Ukrainian TV presenter and actress

Anna Butkevich (Ukrainian: Анна Геннадіївна Буткевич; born 27 February 1985 in Dnipropetrovsk, Soviet Union) is a Ukrainian TV and radio presenter, model, and actress.

== Biography ==
Anna Butkevich was born on 27 February 1985 in Dnipropetrovsk, Ukraine. She graduated from the Faculty of Law of Oles Honchar Dnipro National University named after Oles Honchar.

In 2015, she debuted in show business, took part in the clips "Это всё она" by a Russian singer Sergey Lazarev (Russian: Сергей Лазарев) and "Your style" by the group "Kazaky". In the same year she became the face of the brand Andre Tan. In 2016, she became the face of the jewelry house "The House of Moussaieff".

Since 2016, she is the author and presenter of the popular radio show "Without makeup" (Ukrainian: «Без гриму»). Her guests were such Ukrainian celebrities as Andriy Shevchenko and Wladimir Klitschko, Iryna Bilyk and Ivan Dorn, Monatik and Nastya Kamensky, Masha Efrosinina and many others.

In 2016, she debuted in the cinema as an actress, having starred in the ironic comedy "Future in the past" directed by Alexander Shapiro. The premiere of the film took place at the Kyiv International Film Festival "Molodist" in October of the same year.

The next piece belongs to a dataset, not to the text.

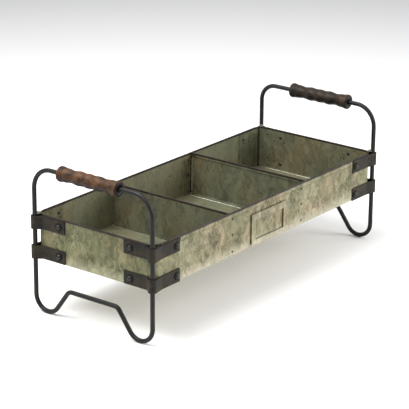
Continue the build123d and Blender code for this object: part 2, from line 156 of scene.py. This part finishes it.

In 2017 she was a presenter on the red carpet of the Eurovision Song Contest 2017, starred in the main role in the short feature film "Talk to me" (Ukrainian: «Говори зі мною») directed by Kateryna Lesyk, took part in the shooting of the popular TV series "Female Doctor" (Ukrainian: «Жіночий лікар»).

In 2018, she took part in the popular TV show "Give me back the beauty" (Ukrainian: «Поверніть мені красу») as an expert, and also starred in a new feature film with the working title "Present continuous" directed by Alexander Shapiro.

She is divorced and is raising her daughter.